= Provided information =
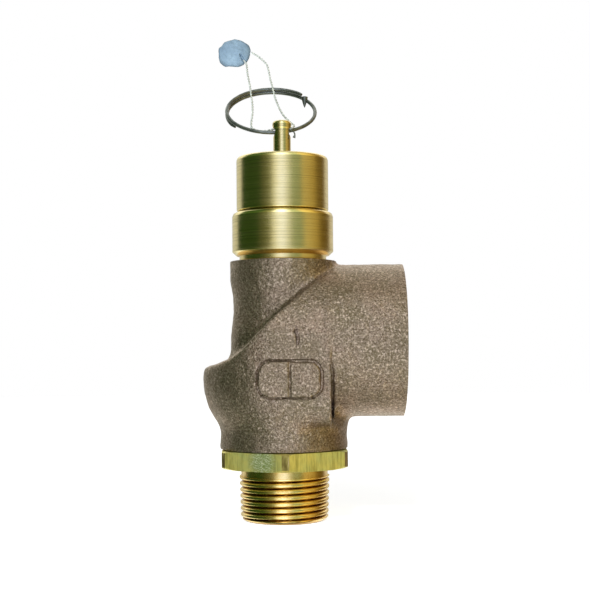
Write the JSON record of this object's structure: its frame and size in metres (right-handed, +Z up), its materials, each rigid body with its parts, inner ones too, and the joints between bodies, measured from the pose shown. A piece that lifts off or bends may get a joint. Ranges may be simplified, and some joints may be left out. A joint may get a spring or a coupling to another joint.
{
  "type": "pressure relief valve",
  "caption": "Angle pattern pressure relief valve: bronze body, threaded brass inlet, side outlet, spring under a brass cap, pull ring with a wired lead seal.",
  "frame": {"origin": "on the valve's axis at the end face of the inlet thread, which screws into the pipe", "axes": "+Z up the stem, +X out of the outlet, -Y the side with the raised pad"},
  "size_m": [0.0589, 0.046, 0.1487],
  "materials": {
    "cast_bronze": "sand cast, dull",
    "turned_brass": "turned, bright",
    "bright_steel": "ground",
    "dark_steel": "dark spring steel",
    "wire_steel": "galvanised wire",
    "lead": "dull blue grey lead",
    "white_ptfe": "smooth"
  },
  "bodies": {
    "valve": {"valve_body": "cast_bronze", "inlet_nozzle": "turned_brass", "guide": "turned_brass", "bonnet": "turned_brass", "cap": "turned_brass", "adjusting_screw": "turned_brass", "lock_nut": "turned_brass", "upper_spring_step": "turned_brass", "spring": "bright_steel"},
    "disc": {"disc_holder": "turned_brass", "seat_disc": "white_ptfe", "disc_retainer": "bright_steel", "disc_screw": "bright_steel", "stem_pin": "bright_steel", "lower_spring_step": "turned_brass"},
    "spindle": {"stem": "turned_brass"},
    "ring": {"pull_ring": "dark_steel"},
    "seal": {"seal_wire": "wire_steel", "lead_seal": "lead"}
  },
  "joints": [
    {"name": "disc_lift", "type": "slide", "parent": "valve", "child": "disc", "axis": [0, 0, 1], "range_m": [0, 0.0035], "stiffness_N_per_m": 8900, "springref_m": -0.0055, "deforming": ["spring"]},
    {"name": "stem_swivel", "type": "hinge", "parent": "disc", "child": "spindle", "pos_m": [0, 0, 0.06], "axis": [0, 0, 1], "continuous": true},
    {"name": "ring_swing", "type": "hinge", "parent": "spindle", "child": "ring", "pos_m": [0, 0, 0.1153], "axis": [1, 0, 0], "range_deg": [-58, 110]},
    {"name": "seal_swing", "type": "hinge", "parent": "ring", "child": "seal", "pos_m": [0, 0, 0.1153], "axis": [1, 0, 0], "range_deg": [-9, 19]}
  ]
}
==
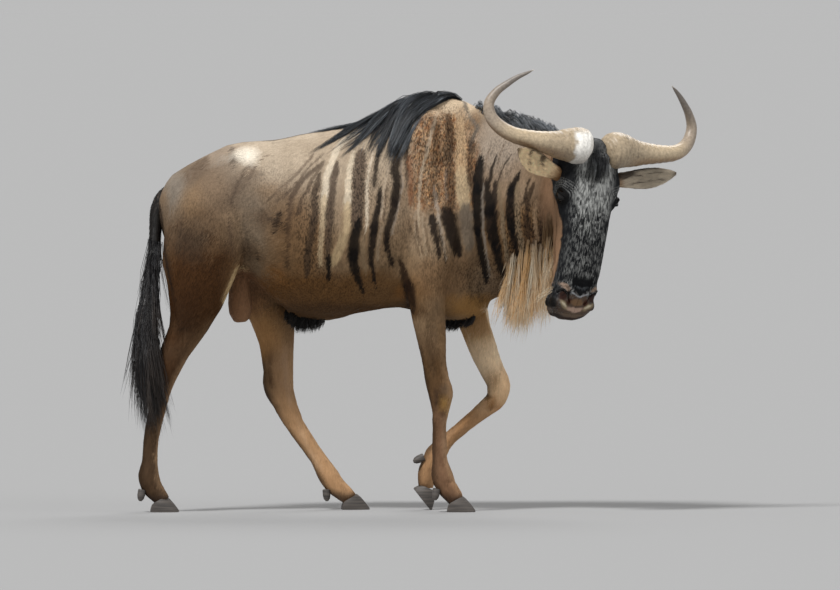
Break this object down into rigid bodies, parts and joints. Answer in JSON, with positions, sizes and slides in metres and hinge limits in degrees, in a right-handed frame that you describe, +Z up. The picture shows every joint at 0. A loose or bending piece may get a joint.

= Required task =
Say, as a bare number, how many lines in the entries above include the string "object".

= Solution for this problem =
2